Kathie Laurence brings two decades of experience in Palo Alto Unified

New Gunn High School Principal Kathie Laurence welcomes the class of 2021 during freshmen orientation on Aug. 11, 2017. Photo by Veronica Weber.

Gunn High School's new principal, Kathie Laurence, doesn't see herself as a hard-charging catalyst. With 22 years under her belt as a Palo Alto Unified School District teacher and administrator, she plans to bring a sense of stability and support to the school, which in many ways is at a turning point after several years of significant change.

In the past three years, the school has implemented a new bell schedule, created a teacher-advisory program for students, developed professional learning communities for teacher collaboration and just this fall started a major construction project that will revamp the center of campus and piloted a new social-emotional curriculum, among other changes. Laurence was appointed one month after former Principal Denise Herrmann announced her resignation, despite some suggestions that the district fill the post temporarily and conduct a broad, external search.

"I felt like I'm the right person for the school at this time. I didn't come over here to be a change agent," Laurence said in a recent interview in her new office at Gunn. "I came over here to support teachers in their learning and students in their learning."

This commitment was tested on day two of the new school year, when a Gunn senior died by suicide, rocking a community that has experienced two youth suicide clusters since 2009. Since last week, she has been trying to strike a balance between providing space and support for students and staff who need to grieve the loss — extra mental-health support has been offered, and she said she gave teachers permission to have a "soft landing" in terms of work for both themselves and students — and setting a positive tone for the new year.

It's likely her leadership will be further tested this year in a school district that has done much soul searching in recent years about how its academic culture and treatment of mental health impacts teenagers.

Laurence, who described herself as a relationship builder who takes slow, intentional steps before effecting change, has spent her entire educational career in the Palo Alto school district. She graduated from Gunn and started as a social studies teacher at Palo Alto High School in 1995. (Her husband, Scott, was also a teacher, coach and vice principal at Paly before working as Gunn's principal for eight years, and her son graduated from Gunn.)

Teaching was not Laurence's first career, however. A college athlete who majored in psychology, she first worked as an athletic trainer for 12 years at her alma mater, Stanford University. She later obtained a master's degree in education there.

Laurence taught social studies and psychology at Paly before becoming an assistant principal in 2010. In that role, she had her hands in all aspects of the school, from Paly's own shift to a block schedule in 2010 to overseeing guidance and athletics. She was also a teacher-adviser for 17 years, an experience she said will help inform Gunn's move to a similar student-cohort program this year.

During the last school year, Laurence oversaw innovation and learning for Paly, including as a member of the school's Challenge Success committee, which aimed to move a school culture away from grades and test scores and toward balance and wellness.

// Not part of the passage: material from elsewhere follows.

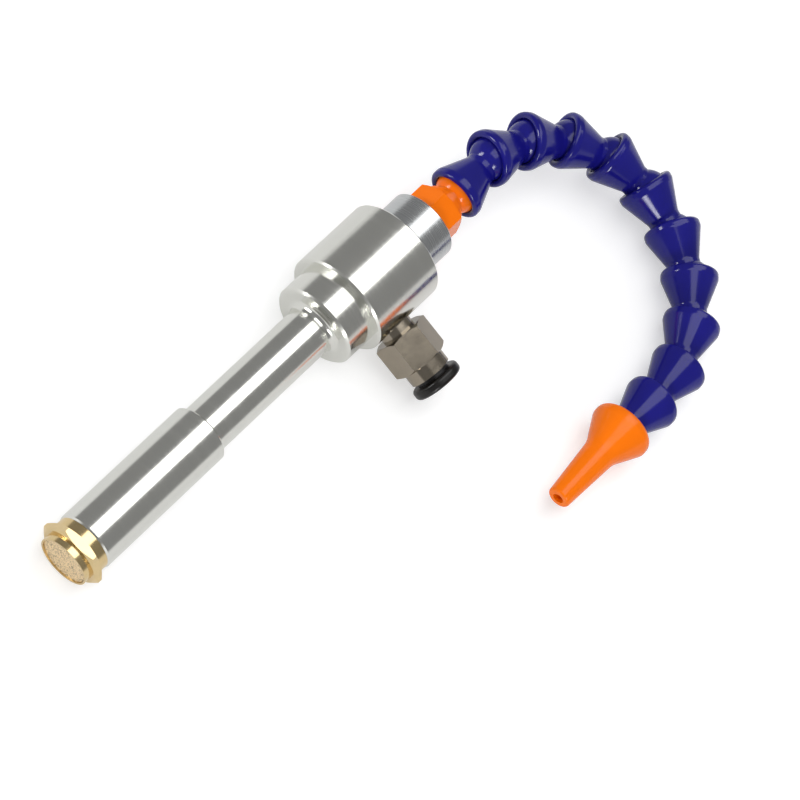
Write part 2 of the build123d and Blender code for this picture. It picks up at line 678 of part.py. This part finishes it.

She also oversaw Paly's "learning strands" — monthly meetings for teachers who lead professional learning for other teachers.

Among Laurence's top goals at Gunn: continuing teachers' professional training and supporting an initiative intended to improve education for students at all levels. New techniques in the first "tier" of the initiative include untimed tests (to assess what students have learned, not how quickly they can take a test) and allowing students to use notes during tests. Tiers two and three would introduce more specialized supports for struggling students.

The tiered approach, she said, is simply a more systematic approach to "good teaching for all students."

Laurence is a strong believer in the school's pilot social-emotional learning program, which Gunn rolled out this fall with all freshmen. Groups of 20 to 24 freshmen are meeting weekly in a new "Social Emotional Literacy and Functionality" (SELF) advisory class with a teacher-mentor, who will be their adviser for all four years of high school. The program is a preventative effort to instill life skills in students, from interpersonal to coping strategies, and to build small, tight-knit communities within a large school.

Laurence said that the social-emotional learning effort remains critical after last week's student death by suicide.

She used a common metaphor to describe the school's different tiers of mental health support: a lake that runs into a rapidly flowing stream and then a turbulent waterfall. The goal is to support all students in the lake through efforts like the social-emotional learning program to prevent them from floating into the stream, where they might need more intensive support, and ultimately from a crisis that could send them over the waterfall. After years with students near the waterfall, the district has improved its support for students in crisis but less so for those still swimming in the lake, she said.

"That's really the next place to focus," she said. "I still feel that our most important thing is working on that upstream work because it provides students and staff with tools to help them manage emotions and experiences that may be challenging for them.

"It doesn't get rid of the stream and it doesn't get rid of the crisis of the waterfall, but the reality is the more we can do in that upstream part, the fewer (crises) we hope to have."

For many Palo Alto students, whose lives are "well-managed" and often focused on academic accolades, Laurence hopes the new social-emotional learning curriculum will help them foster more dialogue and empathy.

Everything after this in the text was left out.